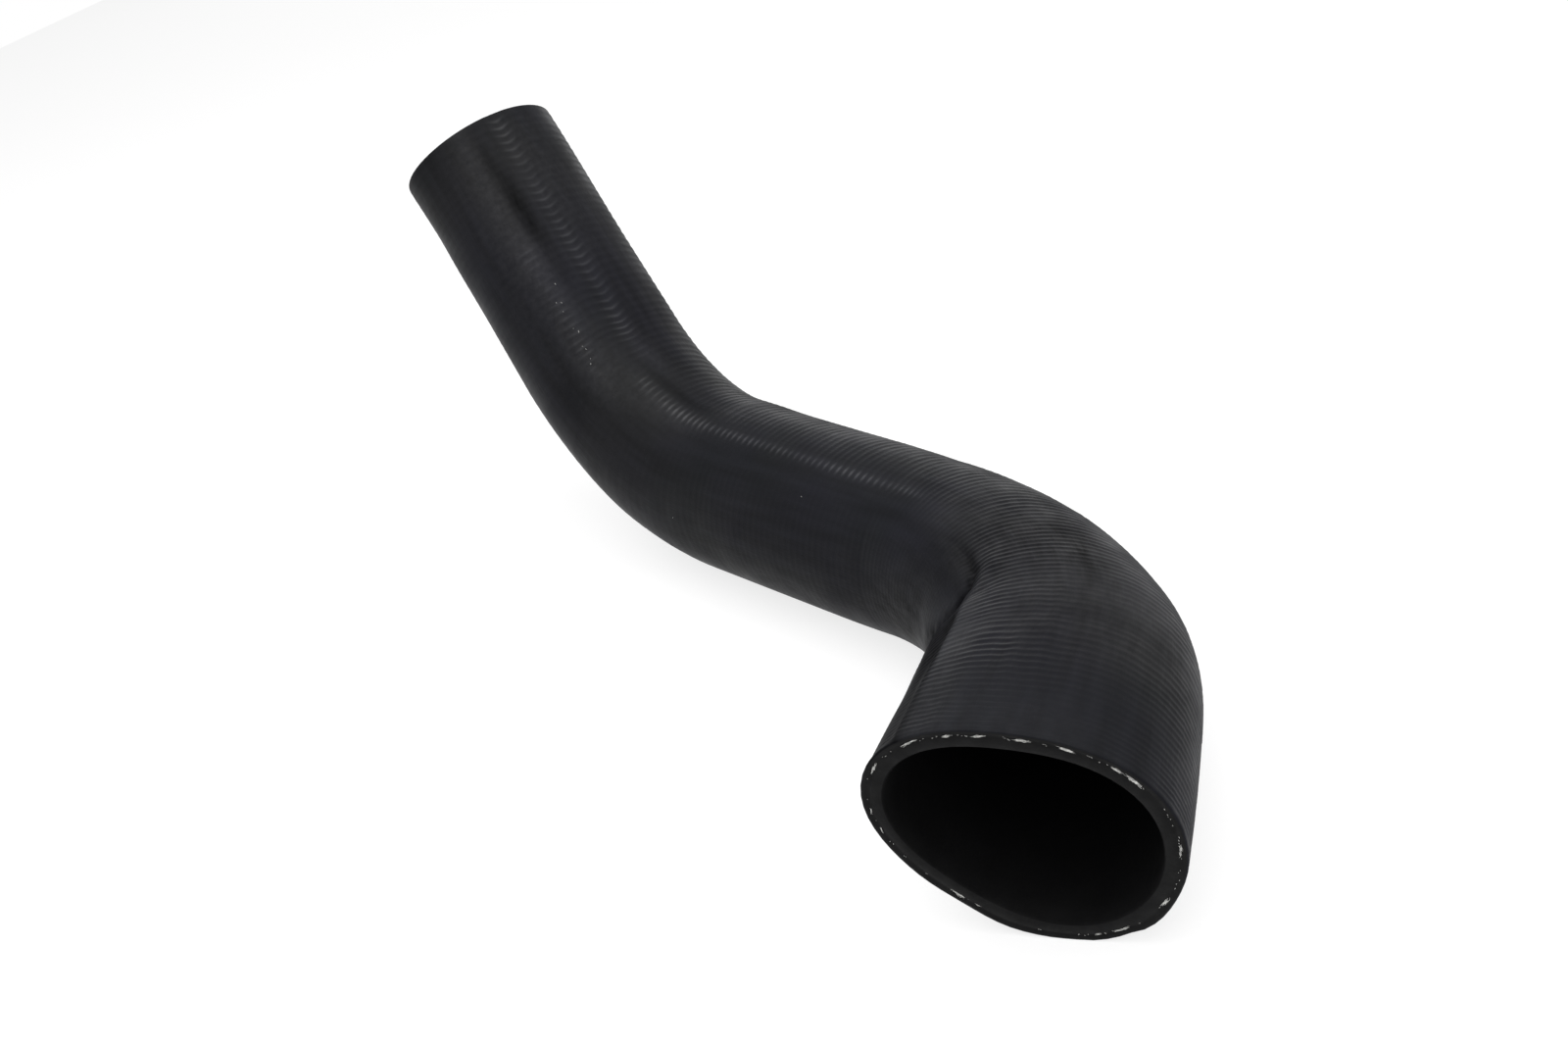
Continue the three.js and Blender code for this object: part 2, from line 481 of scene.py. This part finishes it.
def edge_rings(at_mouth):
    """The broken edge from the outside onto the cut face, as (place, inset)."""
    steps = ((EDGE_BREAK, 0.0), (0.22, 0.07), (0.07, 0.22), (0.0, EDGE_BREAK))
    return [(step if at_mouth else LENGTH - step, inset) for step, inset in steps]


def hose_rings(around):
    """Rings down the outside, over the tail's cut face, up the bore and over the mouth's cut face."""
    rings = []
    kinds = []
    # Marks for the shader: ring turns, painted highlight, painted sheen with dust, painted shade with
    # smears
    marks = {"turns": [], "glint": [], "painted_sheen_and_dust": [], "painted_shade_and_smears": []}

    def add(along, radii, kind, recess=0.0):
        deeper = recess if along == 0 else -recess
        rings.append(ring(along + deeper, radii, around))
        kinds.append((kind, along))
        outside = 1.0 if kind == "outside" else 0.0
        marks["turns"].append(rib_turns(along, around))
        marks["glint"].append(outside * glint_marks(along, around))
        marks["painted_sheen_and_dust"].append(outside * patches(along, around, SHEEN_AND_DUST_PATCHES))
        marks["painted_shade_and_smears"].append(outside * shade_and_smear_marks(along, around))

    for along, inset in reversed(edge_rings(True)):
        add(along, detailed_radius(along, around) - inset, "outside")
    for along in rib_places():
        add(along, detailed_radius(along, around), "outside")
    for along, inset in edge_rings(False):
        add(along, detailed_radius(along, around) - inset, "outside")
    for share, recess in FACE_RINGS:
        add(LENGTH, detailed_radius(LENGTH, around) - WALL * share, "face", recess)
    add(LENGTH, outside_radius(LENGTH, around) - WALL + BORE_EDGE, "face")
    for along in np.linspace(LENGTH - EDGE_BREAK, EDGE_BREAK, BORE_RINGS):
        add(along, outside_radius(along, around) - WALL, "bore")
    add(0, outside_radius(0, around) - WALL + BORE_EDGE, "bore")
    for share, recess in reversed(FACE_RINGS):
        add(0, detailed_radius(0, around) - WALL * share, "face", recess)
    return rings, kinds, marks


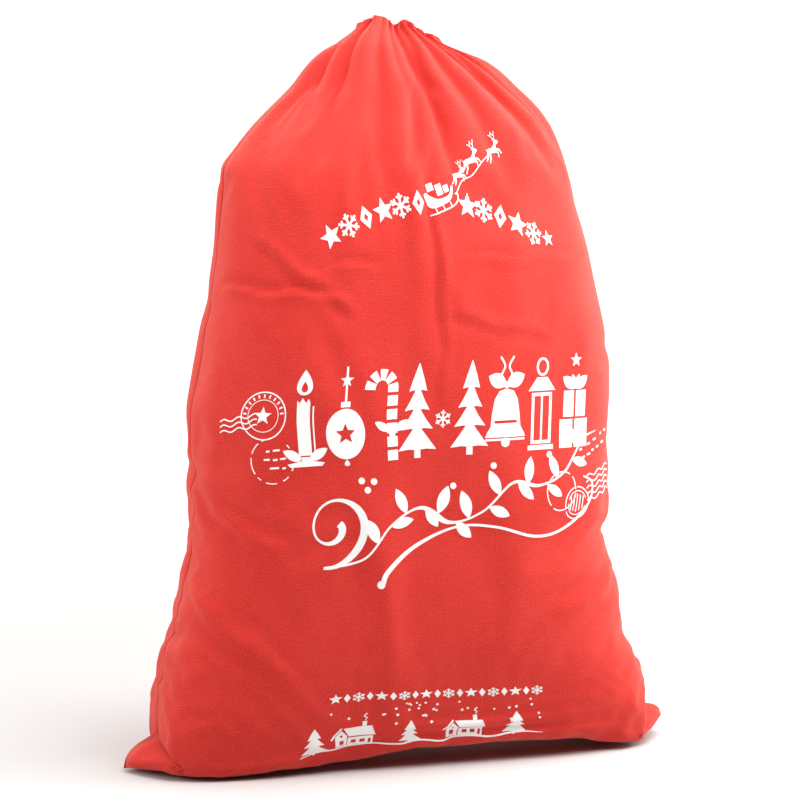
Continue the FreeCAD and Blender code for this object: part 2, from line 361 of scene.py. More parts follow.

━━━━━━

CHALLENGE — Each line of the material above needs to be quoted exactly, please.

FULL SOLUTION —
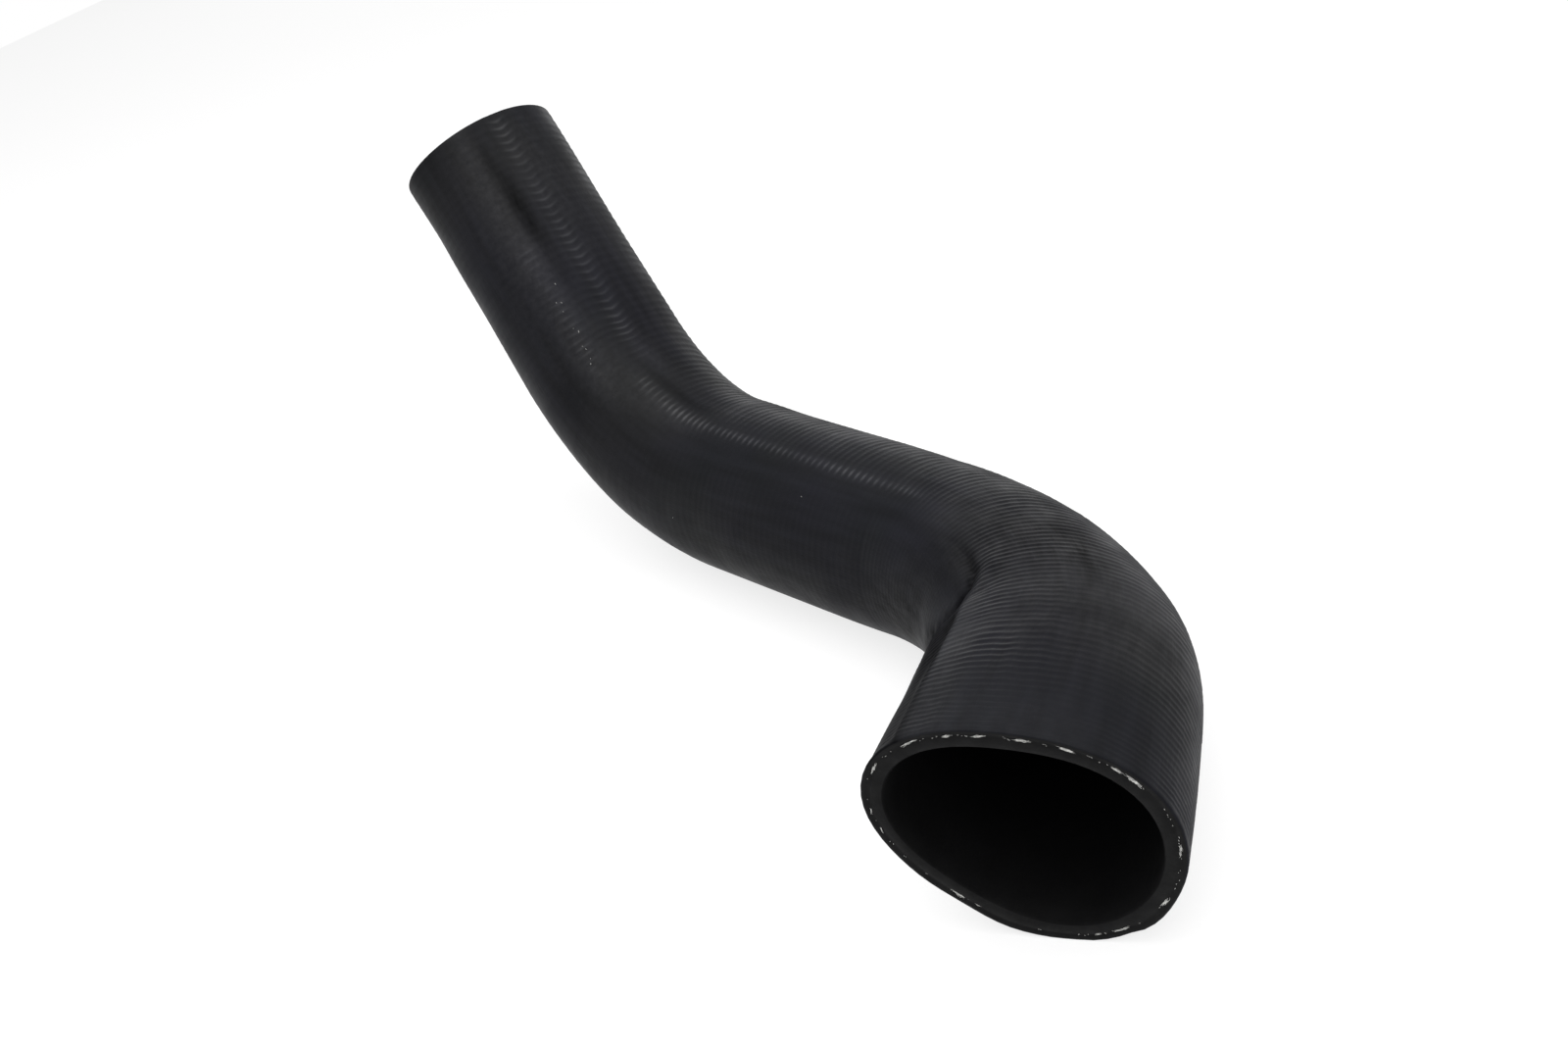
Continue the three.js and Blender code for this object: part 2, from line 481 of scene.py. This part finishes it.
def edge_rings(at_mouth):
    """The broken edge from the outside onto the cut face, as (place, inset)."""
    steps = ((EDGE_BREAK, 0.0), (0.22, 0.07), (0.07, 0.22), (0.0, EDGE_BREAK))
    return [(step if at_mouth else LENGTH - step, inset) for step, inset in steps]


def hose_rings(around):
    """Rings down the outside, over the tail's cut face, up the bore and over the mouth's cut face."""
    rings = []
    kinds = []
    # Marks for the shader: ring turns, painted highlight, painted sheen with dust, painted shade with
    # smears
    marks = {"turns": [], "glint": [], "painted_sheen_and_dust": [], "painted_shade_and_smears": []}

    def add(along, radii, kind, recess=0.0):
        deeper = recess if along == 0 else -recess
        rings.append(ring(along + deeper, radii, around))
        kinds.append((kind, along))
        outside = 1.0 if kind == "outside" else 0.0
        marks["turns"].append(rib_turns(along, around))
        marks["glint"].append(outside * glint_marks(along, around))
        marks["painted_sheen_and_dust"].append(outside * patches(along, around, SHEEN_AND_DUST_PATCHES))
        marks["painted_shade_and_smears"].append(outside * shade_and_smear_marks(along, around))

    for along, inset in reversed(edge_rings(True)):
        add(along, detailed_radius(along, around) - inset, "outside")
    for along in rib_places():
        add(along, detailed_radius(along, around), "outside")
    for along, inset in edge_rings(False):
        add(along, detailed_radius(along, around) - inset, "outside")
    for share, recess in FACE_RINGS:
        add(LENGTH, detailed_radius(LENGTH, around) - WALL * share, "face", recess)
    add(LENGTH, outside_radius(LENGTH, around) - WALL + BORE_EDGE, "face")
    for along in np.linspace(LENGTH - EDGE_BREAK, EDGE_BREAK, BORE_RINGS):
        add(along, outside_radius(along, around) - WALL, "bore")
    add(0, outside_radius(0, around) - WALL + BORE_EDGE, "bore")
    for share, recess in reversed(FACE_RINGS):
        add(0, detailed_radius(0, around) - WALL * share, "face", recess)
    return rings, kinds, marks


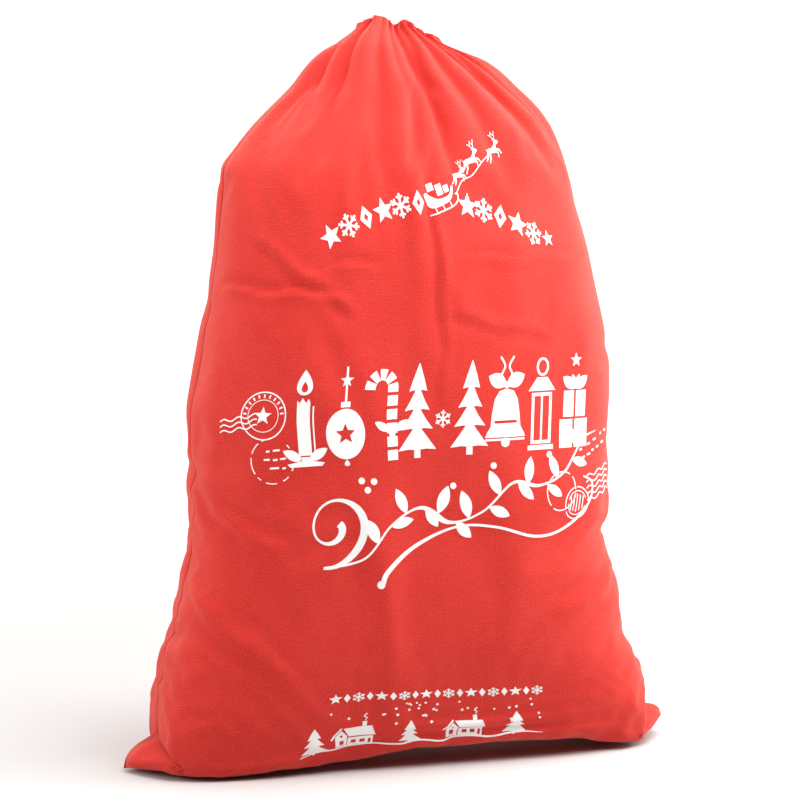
Continue the FreeCAD and Blender code for this object: part 2, from line 361 of scene.py. More parts follow.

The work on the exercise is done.